Answer (a) — incorrect: There is a clear difference in incidence proportions between the two populations
Answer (b) — correct: The line fitted to the incidence proportions of Susser Syndrome in areas served by the Rothman Reservoir suggests a strong correlation. Specifically, there is a negative correlation between increased distance from the Porks-A-Lot Farm and Susser Syndrome (as distance increases, incidence decreases).
Answer (c) — incorrect: This is an example of the 'ecological fallacy' where we are applying group-level characteristics to individuals within that group. Using the ecological study design, we can only draw conclusions concerning the groups or populations under analysis. We cannot draw conclusions about the individual members of the population because we do not have exposure and outcome data on each member.

Intellectually curious?

Analysis of the data presented in the tables accompanying scatterplots 1 and 2 shows that in both instances correlations between the distance from Porks-A-Lot Pig Farm and incidence of Susser Syndrome are very strong (-0.97 for Rothman Reservoir and -0.92 for Greenland reservoir.) This means that whenever distance increases, incidence always decreases. Since the relationships appear to be linear, we can fit a linear model using the least squares method. Regression coefficients which predict the average magnitude of the expected change in incidence given a change in the distance from the farm are quite different for the two reservoirs (-0.57 for Rothman and -0.09 for Greenland reservoir.)

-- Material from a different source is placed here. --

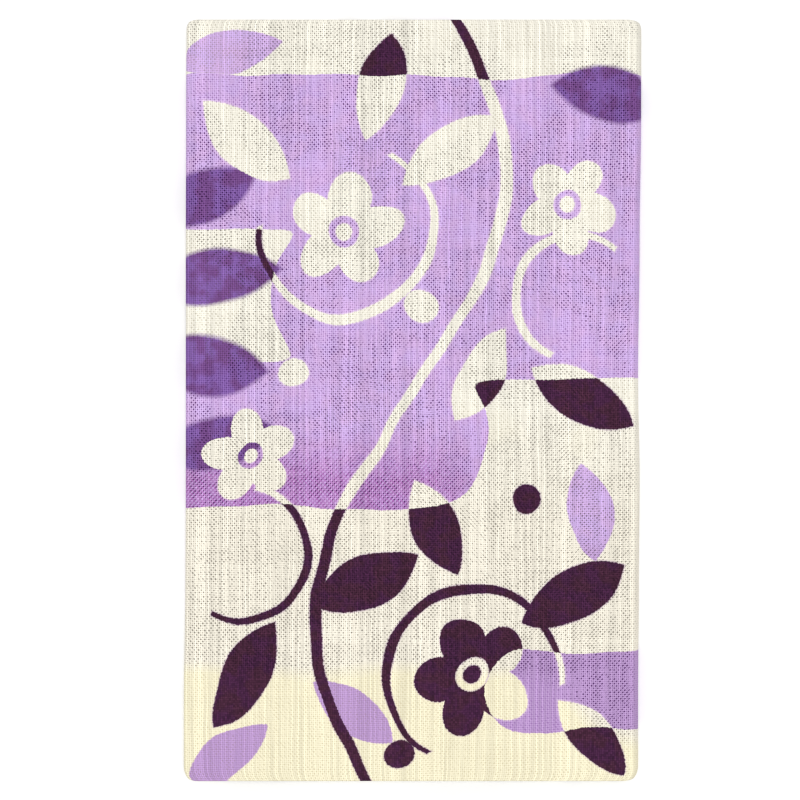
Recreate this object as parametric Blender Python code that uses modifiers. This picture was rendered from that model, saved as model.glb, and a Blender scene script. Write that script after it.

Correlation coefficients measure the degree of linear dependence between two variables. That is, correlation coefficients use the standard deviation in two variables to determine the extent to which the standard deviations seem, on average, to vary linearly together. Correlation coefficients are useful for an initial characterization of the relationships among variables, but are sensitive to deviations from normality and extreme observations. Regression coefficients fit a line to the relationship between two variables that minimizes the distance between each observation and the prediction that the line would provide. Regression coefficients standardize the magnitude estimate of the relationship between two variables. The estimate that one gets from a linear regression represents the average change in the outcome variable given a one-unit change in the predictor variable. If the regression coefficient is equal to zero, it indicates that a one-unit change in the predictor does not provide any information about the outcome. While regression coefficients also assume a normally distributed outcome and are also affected by extreme observations, in general the regression format is more robust to deviations from assumptions as compared to correlation coefficients.


Discussion Questions

Carefully consider the following questions. Write down your answers (1 - 2 paragraphs) for question # 1 within a word document and submit your answers to your seminar leader. Be prepared to discuss all questions during the seminar section.

  1. What is the difference between individual- and population-based studies? How is this reflected in the ecological study hypotheses?
  2. Think of an exposure/disease relationship that you are interested in studying. Describe an individual-level study AND an ecological study that you could conduct to examine the associations between the exposure and the outcome. Specify hypotheses and design elements (individual and ecological).
  3. What is meant by ecological fallacy? Give two examples.